Steele began his musical career by singing Hank Williams tunes and playing guitar various bands. George Martin signed him. He later recalled: “We sat with our coffee and watched this genial young man bounce on to the stage with his guitar over his pelvis, and my immediate impression was that he was a blond cardboard imitation of Elvis Presley. Tommy had a lot of energy, but he didn’t sound too great.
Fortunately for the young lad, people at Decca saw some potential in Tommy and, following his test audition, they almost immediately signed him. Two days later, Steele was in the recording studio to cut his debut single “Rockin’ with the Caveman / Rock Around the Town.”

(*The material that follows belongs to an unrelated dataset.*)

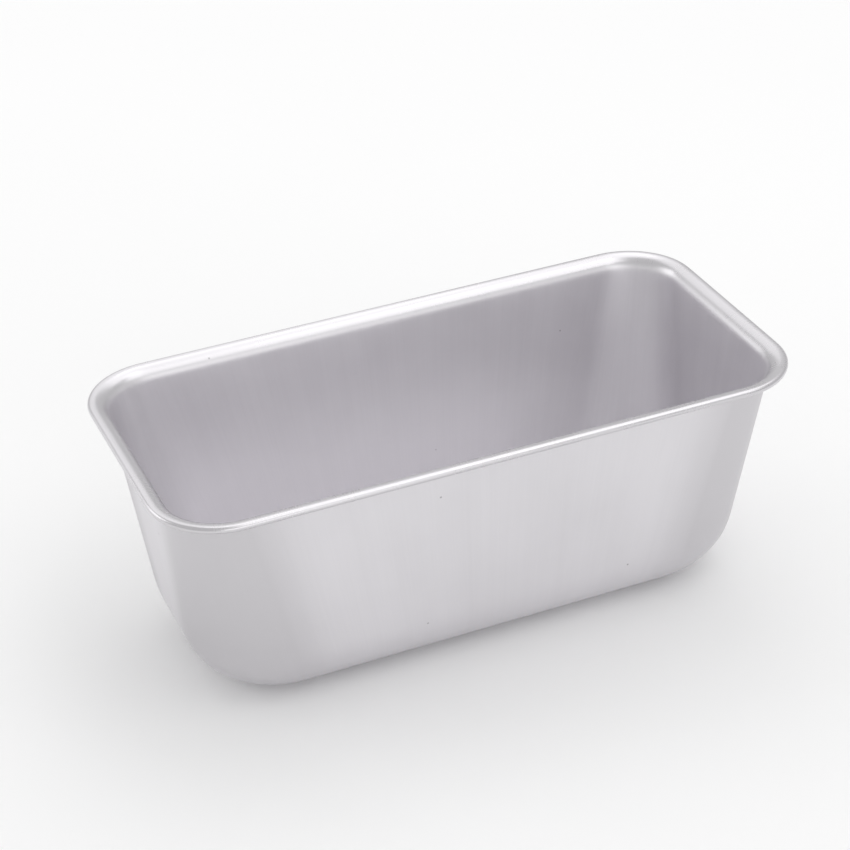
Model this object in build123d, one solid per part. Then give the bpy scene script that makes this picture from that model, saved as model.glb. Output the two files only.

This 34-song/71 minute compilation album spans the years 1956 to 1960. It shows how versatile Steele was, playing styles as various as pop-tinged stuff, country and western, novelty songs, and more. But, of course, the most exciting songs, were his Rock’n’roll sides. Steele was a credible rocker, and tunes like Teenage Party, Rock With the Caveman, Doomsday Rock, Two Eyes are small classics. This album also proposes good live versions of Freddie Bell’s Giddy Up Ding Dong and Haley’s Razzle Dazzle and the weird and Link Wray sounding semi-instrumental Drunken Guitar.
At first, I was surprised that the songs were not in chronological order, but it happened to be a good idea. It avoids the problem of too many compilations, especially when they are copious like this one, to have ten solid rockin’ tracks at the beginning and, as the years pass, you find mellower material. This is not the case with this compilation, which alternates styles and paces as well as studio and live recordings.
As usual with Bear Family, it comes with a 40-page booklet richly illustrated, though, for some reason, there’s no sessionography.
This album definitely proves that the Brits, and Tommy Steele, could easily rock like their American counterparts.
Hopefully, this is the beginning of a long series.